[Start of INPUT]
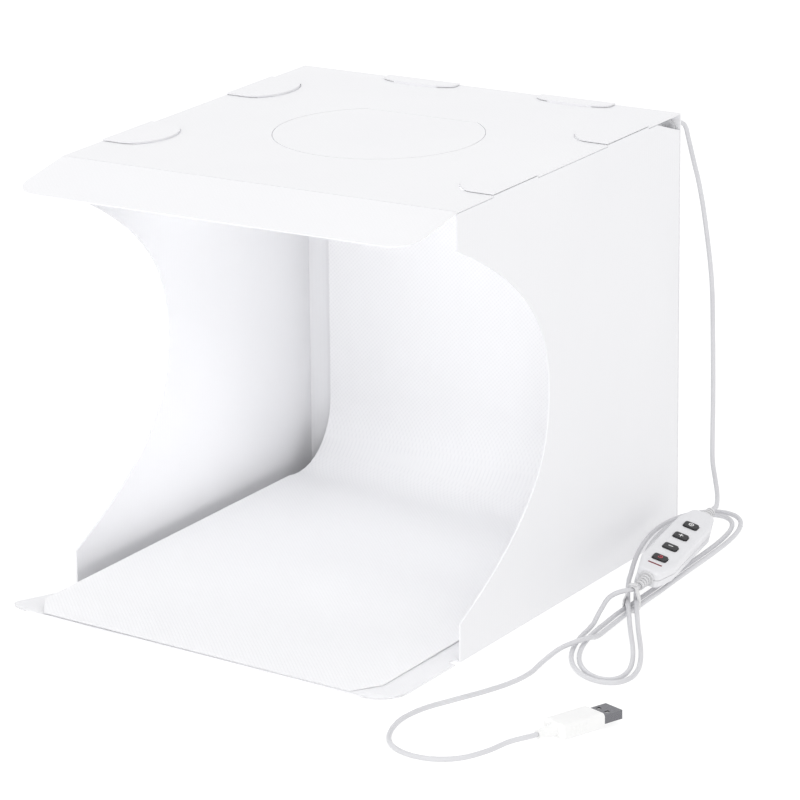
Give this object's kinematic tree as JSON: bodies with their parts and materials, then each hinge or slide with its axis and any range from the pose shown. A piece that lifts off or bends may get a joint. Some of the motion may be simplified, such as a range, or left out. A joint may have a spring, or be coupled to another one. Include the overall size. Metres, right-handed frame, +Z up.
{
  "type": "folding light tent",
  "caption": "Folding cube light tent of white sheet plastic with a roof hatch, visor, curved open front, ring light and corded hand controller.",
  "frame": {"origin": "on the table, at the middle of the box and its front lip seen from above", "axes": "+Z up, -Y out of the open front, +X towards the wall that the cord hangs beside"},
  "size_m": [0.3385, 0.3756, 0.2311],
  "materials": {
    "panel_plastic": "satin",
    "backdrop_plastic": "matte",
    "case_plastic": "satin",
    "button_rubber": "matte",
    "cord_rubber": "satin",
    "diffuser_plastic": "frosted",
    "circuit_board": "satin",
    "plug_metal": "polished",
    "loop_tape": "matte"
  },
  "bodies": {
    "base": {"floor_panel": "panel_plastic", "backdrop": "backdrop_plastic", "cord_drop": "cord_rubber", "cord_hank": "cord_rubber", "cord_tail": "cord_rubber", "hank_tie": "loop_tape", "controller_top": "case_plastic", "controller_bottom": "case_plastic", "controller_circuit": "circuit_board", "strain_relief_hank": "cord_rubber", "strain_relief_drop": "cord_rubber", "usb_grip": "case_plastic", "usb_shell": "plug_metal", "usb_tongue": "case_plastic"},
    "back": {"back_panel": "panel_plastic", "backdrop_pad_left": "loop_tape", "backdrop_pad_right": "loop_tape", "cable_grommet": "cord_rubber"},
    "roof": {"roof_panel": "panel_plastic", "led_tray": "case_plastic", "led_board": "circuit_board", "led_diffuser": "diffuser_plastic", "cord_inner": "cord_rubber"},
    "visor": {"visor_panel": "panel_plastic"},
    "hatch": {"hatch_flap": "panel_plastic"},
    "wall_left": {"left_wall": "panel_plastic"},
    "wall_right": {"right_wall": "panel_plastic"},
    "tab_left_front_body": {"tab_left_front": "panel_plastic"},
    "tab_left_rear_body": {"tab_left_rear": "panel_plastic"},
    "tab_right_front_body": {"tab_right_front": "panel_plastic"},
    "tab_right_rear_body": {"tab_right_rear": "panel_plastic"},
    "button_1_body": {"button_1": "button_rubber"},
    "button_2_body": {"button_2": "button_rubber"},
    "button_3_body": {"button_3": "button_rubber"},
    "button_4_body": {"button_4": "button_rubber"}
  },
  "joints": [
    {"name": "back_fold", "type": "hinge", "parent": "base", "child": "back", "pos_m": [0, 0.1476, 0.0004], "axis": [-1, 0, 0], "range_deg": [0, 90], "deforming": ["backdrop", "cord_drop", "tab_left_front", "tab_left_rear", "tab_right_front", "tab_right_rear"]},
    {"name": "roof_fold", "type": "hinge", "parent": "back", "child": "roof", "pos_m": [0, 0.1476, 0.2296], "axis": [-1, 0, 0], "range_deg": [0, 90], "deforming": ["cord_inner", "tab_left_front", "tab_left_rear", "tab_right_front", "tab_right_rear"]},
    {"name": "visor_fold", "type": "hinge", "parent": "roof", "child": "visor", "pos_m": [0, -0.0827, 0.2296], "axis": [1, 0, 0], "range_deg": [-80, 75]},
    {"name": "hatch_lift", "type": "hinge", "parent": "roof", "child": "hatch", "pos_m": [0, 0.07857, 0.23], "axis": [-1, 0, 0], "range_deg": [0, 120]},
    {"name": "left_wall_swing", "type": "hinge", "parent": "base", "child": "wall_left", "pos_m": [-0.1146, 0, 0.0004], "axis": [0, -1, 0], "range_deg": [0, 90], "deforming": ["tab_left_front", "tab_left_rear"]},
    {"name": "right_wall_swing", "type": "hinge", "parent": "base", "child": "wall_right", "pos_m": [0.1146, 0, 0.0004], "axis": [0, 1, 0], "range_deg": [0, 20], "deforming": ["tab_right_front", "tab_right_rear"]},
    {"name": "tab_left_front_lift", "type": "hinge", "parent": "wall_left", "child": "tab_left_front_body", "pos_m": [-0.1146, -0.025, 0.2307], "axis": [0, -1, 0], "range_deg": [0, 90]},
    {"name": "tab_left_rear_lift", "type": "hinge", "parent": "wall_left", "child": "tab_left_rear_body", "pos_m": [-0.1146, 0.091, 0.2307], "axis": [0, -1, 0], "range_deg": [0, 90]},
    {"name": "tab_right_front_lift", "type": "hinge", "parent": "wall_right", "child": "tab_right_front_body", "pos_m": [0.1146, -0.025, 0.2307], "axis": [0, 1, 0], "range_deg": [0, 90]},
    {"name": "tab_right_rear_lift", "type": "hinge", "parent": "wall_right", "child": "tab_right_rear_body", "pos_m": [0.1146, 0.091, 0.2307], "axis": [0, 1, 0], "range_deg": [0, 90]},
    {"name": "button_1_press", "type": "slide", "parent": "base", "child": "button_1_body", "axis": [-0.2673, 0.097, -0.9587], "range_m": [0, 0.0006], "stiffness_N_per_m": 900, "springref_m": -0.001},
    {"name": "button_2_press", "type": "slide", "parent": "base", "child": "button_2_body", "axis": [-0.2673, 0.097, -0.9587], "range_m": [0, 0.0006], "stiffness_N_per_m": 900, "springref_m": -0.001},
    {"name": "button_3_press", "type": "slide", "parent": "base", "child": "button_3_body", "axis": [-0.2673, 0.097, -0.9587], "range_m": [0, 0.0006], "stiffness_N_per_m": 900, "springref_m": -0.001},
    {"name": "button_4_press", "type": "slide", "parent": "base", "child": "button_4_body", "axis": [-0.2673, 0.097, -0.9587], "range_m": [0, 0.0006], "stiffness_N_per_m": 900, "springref_m": -0.001}
  ]
}
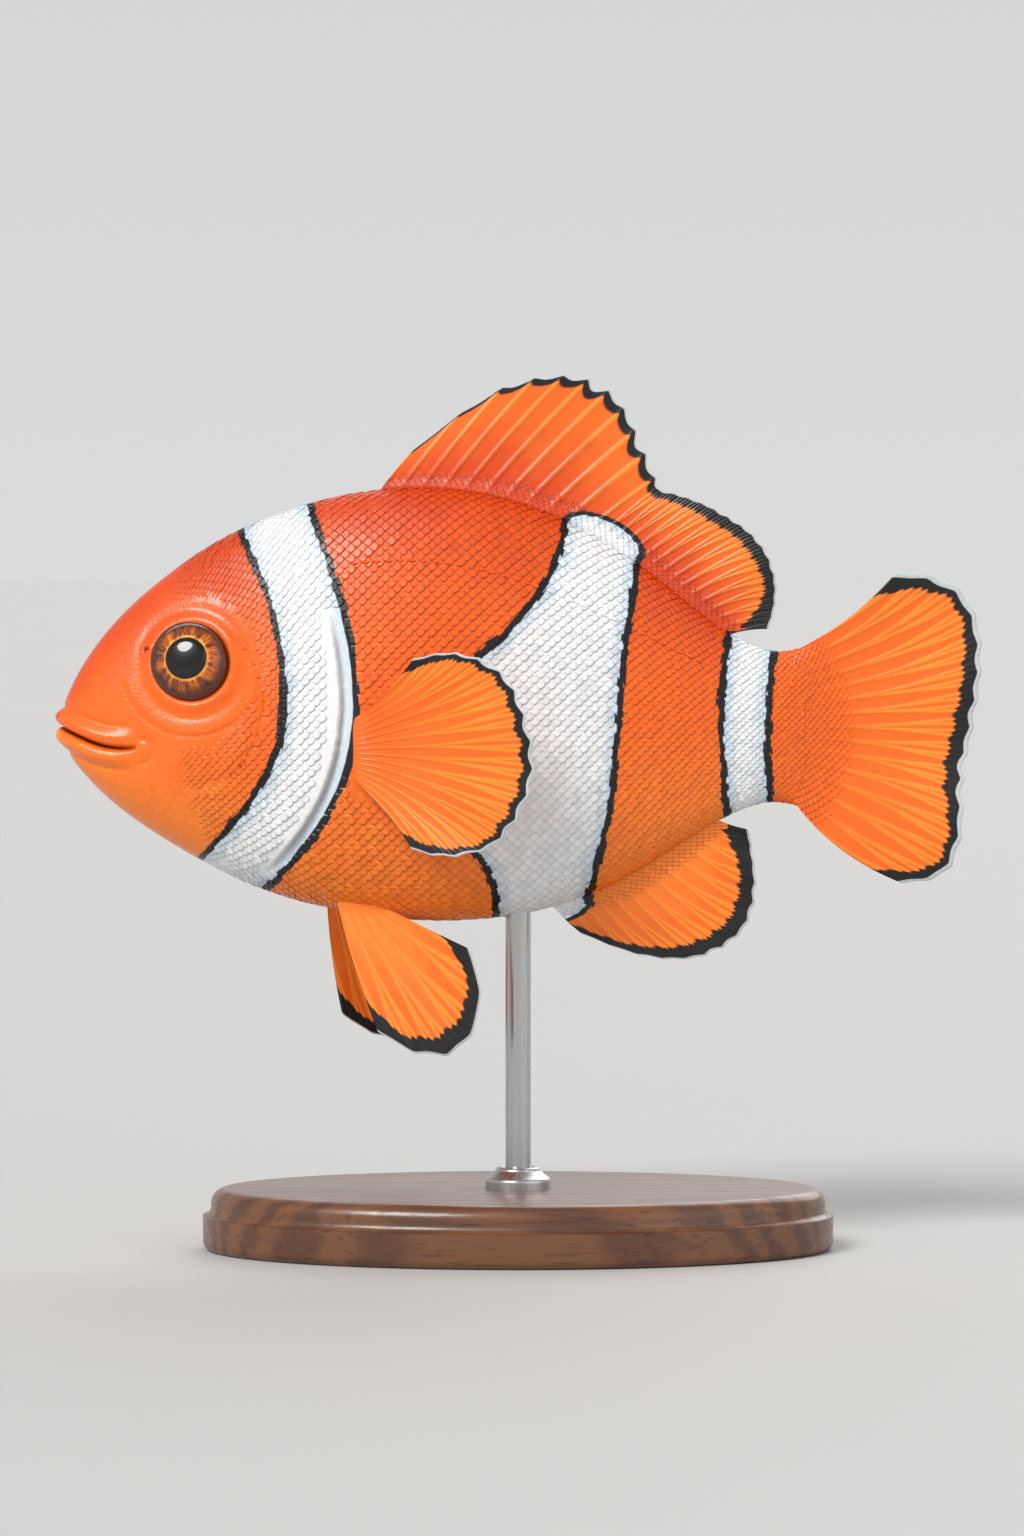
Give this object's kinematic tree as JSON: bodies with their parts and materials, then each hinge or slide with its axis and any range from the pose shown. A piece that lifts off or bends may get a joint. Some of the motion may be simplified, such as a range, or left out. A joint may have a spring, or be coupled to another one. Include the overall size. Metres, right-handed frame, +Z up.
{
  "type": "clownfish display model",
  "caption": "Life-size clownfish, orange with white bands edged in black, fins spread, facing left on a rod above an oval wooden base.",
  "frame": {"origin": "middle of the stand's underside, at table level", "axes": "+Z up; the fish faces -X, with its left side towards -Y and its right side towards +Y"},
  "size_m": [0.0906, 0.0408, 0.0856],
  "materials": {
    "skin": "moist scaly skin, orange with white bands edged in black",
    "fin": "thin ribbed fin, orange with a black margin",
    "eye": "wet and clear over an orange-brown iris",
    "stand_wood": "satin varnished walnut",
    "stand_steel": "brushed"
  },
  "bodies": {
    "root": {"head": "skin", "lower_jaw": "skin", "gill_cover_left": "skin", "gill_cover_right": "skin", "trunk": "skin", "tail_stalk": "skin", "eye_left": "eye", "eye_right": "eye", "dorsal_fin_spines": "fin", "dorsal_fin_soft": "fin", "anal_fin": "fin", "tail_fin": "fin", "pectoral_fin_left": "fin", "pectoral_fin_right": "fin", "pelvic_fin_left": "fin", "pelvic_fin_right": "fin", "stand_base": "stand_wood", "stand_collar": "stand_steel", "stand_rod": "stand_steel"}
  },
  "joints": []
}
[End of INPUT]
AIM OF THE TASK ::
Repeat the data exactly. Leave nothing out.

SOLUTION TO THIS EXERCISE ::
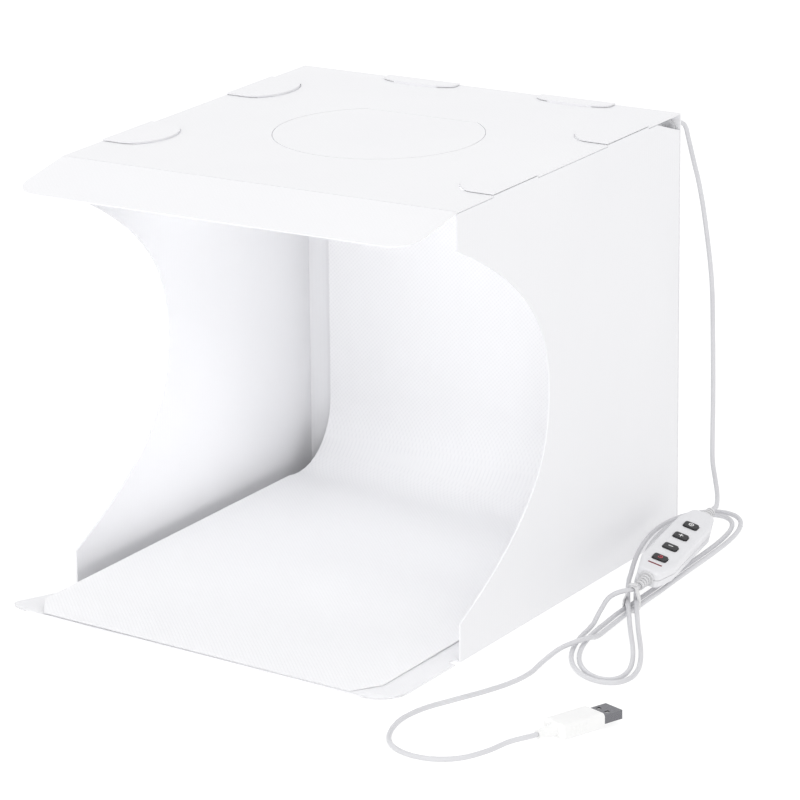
Give this object's kinematic tree as JSON: bodies with their parts and materials, then each hinge or slide with its axis and any range from the pose shown. A piece that lifts off or bends may get a joint. Some of the motion may be simplified, such as a range, or left out. A joint may have a spring, or be coupled to another one. Include the overall size. Metres, right-handed frame, +Z up.
{
  "type": "folding light tent",
  "caption": "Folding cube light tent of white sheet plastic with a roof hatch, visor, curved open front, ring light and corded hand controller.",
  "frame": {"origin": "on the table, at the middle of the box and its front lip seen from above", "axes": "+Z up, -Y out of the open front, +X towards the wall that the cord hangs beside"},
  "size_m": [0.3385, 0.3756, 0.2311],
  "materials": {
    "panel_plastic": "satin",
    "backdrop_plastic": "matte",
    "case_plastic": "satin",
    "button_rubber": "matte",
    "cord_rubber": "satin",
    "diffuser_plastic": "frosted",
    "circuit_board": "satin",
    "plug_metal": "polished",
    "loop_tape": "matte"
  },
  "bodies": {
    "base": {"floor_panel": "panel_plastic", "backdrop": "backdrop_plastic", "cord_drop": "cord_rubber", "cord_hank": "cord_rubber", "cord_tail": "cord_rubber", "hank_tie": "loop_tape", "controller_top": "case_plastic", "controller_bottom": "case_plastic", "controller_circuit": "circuit_board", "strain_relief_hank": "cord_rubber", "strain_relief_drop": "cord_rubber", "usb_grip": "case_plastic", "usb_shell": "plug_metal", "usb_tongue": "case_plastic"},
    "back": {"back_panel": "panel_plastic", "backdrop_pad_left": "loop_tape", "backdrop_pad_right": "loop_tape", "cable_grommet": "cord_rubber"},
    "roof": {"roof_panel": "panel_plastic", "led_tray": "case_plastic", "led_board": "circuit_board", "led_diffuser": "diffuser_plastic", "cord_inner": "cord_rubber"},
    "visor": {"visor_panel": "panel_plastic"},
    "hatch": {"hatch_flap": "panel_plastic"},
    "wall_left": {"left_wall": "panel_plastic"},
    "wall_right": {"right_wall": "panel_plastic"},
    "tab_left_front_body": {"tab_left_front": "panel_plastic"},
    "tab_left_rear_body": {"tab_left_rear": "panel_plastic"},
    "tab_right_front_body": {"tab_right_front": "panel_plastic"},
    "tab_right_rear_body": {"tab_right_rear": "panel_plastic"},
    "button_1_body": {"button_1": "button_rubber"},
    "button_2_body": {"button_2": "button_rubber"},
    "button_3_body": {"button_3": "button_rubber"},
    "button_4_body": {"button_4": "button_rubber"}
  },
  "joints": [
    {"name": "back_fold", "type": "hinge", "parent": "base", "child": "back", "pos_m": [0, 0.1476, 0.0004], "axis": [-1, 0, 0], "range_deg": [0, 90], "deforming": ["backdrop", "cord_drop", "tab_left_front", "tab_left_rear", "tab_right_front", "tab_right_rear"]},
    {"name": "roof_fold", "type": "hinge", "parent": "back", "child": "roof", "pos_m": [0, 0.1476, 0.2296], "axis": [-1, 0, 0], "range_deg": [0, 90], "deforming": ["cord_inner", "tab_left_front", "tab_left_rear", "tab_right_front", "tab_right_rear"]},
    {"name": "visor_fold", "type": "hinge", "parent": "roof", "child": "visor", "pos_m": [0, -0.0827, 0.2296], "axis": [1, 0, 0], "range_deg": [-80, 75]},
    {"name": "hatch_lift", "type": "hinge", "parent": "roof", "child": "hatch", "pos_m": [0, 0.07857, 0.23], "axis": [-1, 0, 0], "range_deg": [0, 120]},
    {"name": "left_wall_swing", "type": "hinge", "parent": "base", "child": "wall_left", "pos_m": [-0.1146, 0, 0.0004], "axis": [0, -1, 0], "range_deg": [0, 90], "deforming": ["tab_left_front", "tab_left_rear"]},
    {"name": "right_wall_swing", "type": "hinge", "parent": "base", "child": "wall_right", "pos_m": [0.1146, 0, 0.0004], "axis": [0, 1, 0], "range_deg": [0, 20], "deforming": ["tab_right_front", "tab_right_rear"]},
    {"name": "tab_left_front_lift", "type": "hinge", "parent": "wall_left", "child": "tab_left_front_body", "pos_m": [-0.1146, -0.025, 0.2307], "axis": [0, -1, 0], "range_deg": [0, 90]},
    {"name": "tab_left_rear_lift", "type": "hinge", "parent": "wall_left", "child": "tab_left_rear_body", "pos_m": [-0.1146, 0.091, 0.2307], "axis": [0, -1, 0], "range_deg": [0, 90]},
    {"name": "tab_right_front_lift", "type": "hinge", "parent": "wall_right", "child": "tab_right_front_body", "pos_m": [0.1146, -0.025, 0.2307], "axis": [0, 1, 0], "range_deg": [0, 90]},
    {"name": "tab_right_rear_lift", "type": "hinge", "parent": "wall_right", "child": "tab_right_rear_body", "pos_m": [0.1146, 0.091, 0.2307], "axis": [0, 1, 0], "range_deg": [0, 90]},
    {"name": "button_1_press", "type": "slide", "parent": "base", "child": "button_1_body", "axis": [-0.2673, 0.097, -0.9587], "range_m": [0, 0.0006], "stiffness_N_per_m": 900, "springref_m": -0.001},
    {"name": "button_2_press", "type": "slide", "parent": "base", "child": "button_2_body", "axis": [-0.2673, 0.097, -0.9587], "range_m": [0, 0.0006], "stiffness_N_per_m": 900, "springref_m": -0.001},
    {"name": "button_3_press", "type": "slide", "parent": "base", "child": "button_3_body", "axis": [-0.2673, 0.097, -0.9587], "range_m": [0, 0.0006], "stiffness_N_per_m": 900, "springref_m": -0.001},
    {"name": "button_4_press", "type": "slide", "parent": "base", "child": "button_4_body", "axis": [-0.2673, 0.097, -0.9587], "range_m": [0, 0.0006], "stiffness_N_per_m": 900, "springref_m": -0.001}
  ]
}
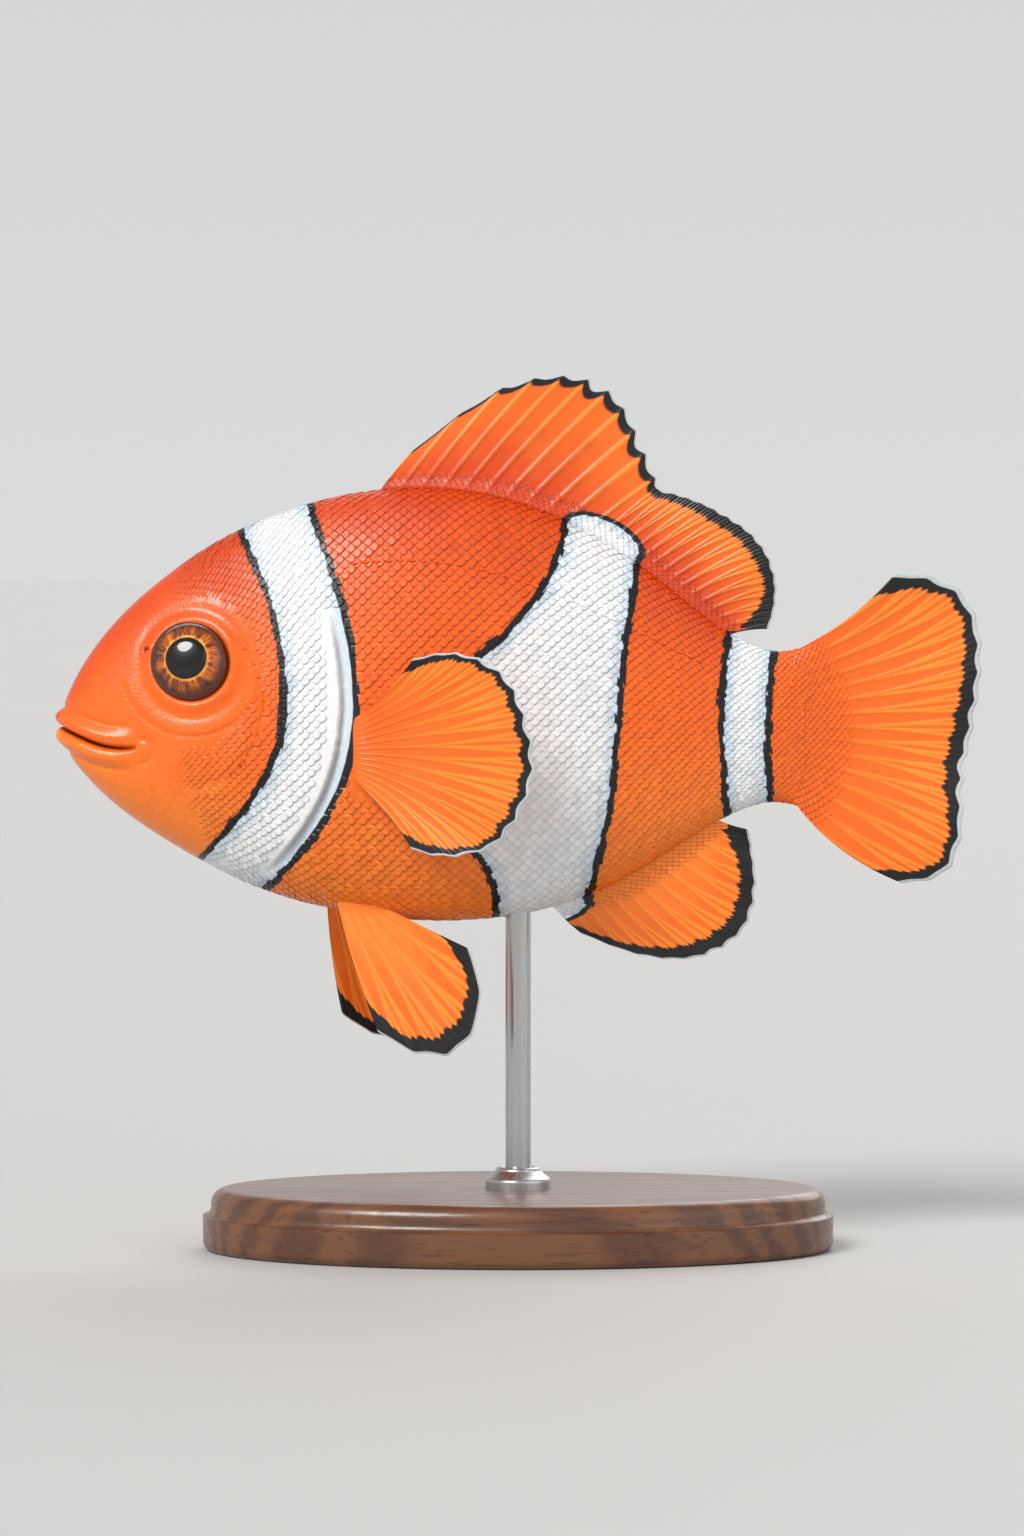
Give this object's kinematic tree as JSON: bodies with their parts and materials, then each hinge or slide with its axis and any range from the pose shown. A piece that lifts off or bends may get a joint. Some of the motion may be simplified, such as a range, or left out. A joint may have a spring, or be coupled to another one. Include the overall size. Metres, right-handed frame, +Z up.
{
  "type": "clownfish display model",
  "caption": "Life-size clownfish, orange with white bands edged in black, fins spread, facing left on a rod above an oval wooden base.",
  "frame": {"origin": "middle of the stand's underside, at table level", "axes": "+Z up; the fish faces -X, with its left side towards -Y and its right side towards +Y"},
  "size_m": [0.0906, 0.0408, 0.0856],
  "materials": {
    "skin": "moist scaly skin, orange with white bands edged in black",
    "fin": "thin ribbed fin, orange with a black margin",
    "eye": "wet and clear over an orange-brown iris",
    "stand_wood": "satin varnished walnut",
    "stand_steel": "brushed"
  },
  "bodies": {
    "root": {"head": "skin", "lower_jaw": "skin", "gill_cover_left": "skin", "gill_cover_right": "skin", "trunk": "skin", "tail_stalk": "skin", "eye_left": "eye", "eye_right": "eye", "dorsal_fin_spines": "fin", "dorsal_fin_soft": "fin", "anal_fin": "fin", "tail_fin": "fin", "pectoral_fin_left": "fin", "pectoral_fin_right": "fin", "pelvic_fin_left": "fin", "pelvic_fin_right": "fin", "stand_base": "stand_wood", "stand_collar": "stand_steel", "stand_rod": "stand_steel"}
  },
  "joints": []
}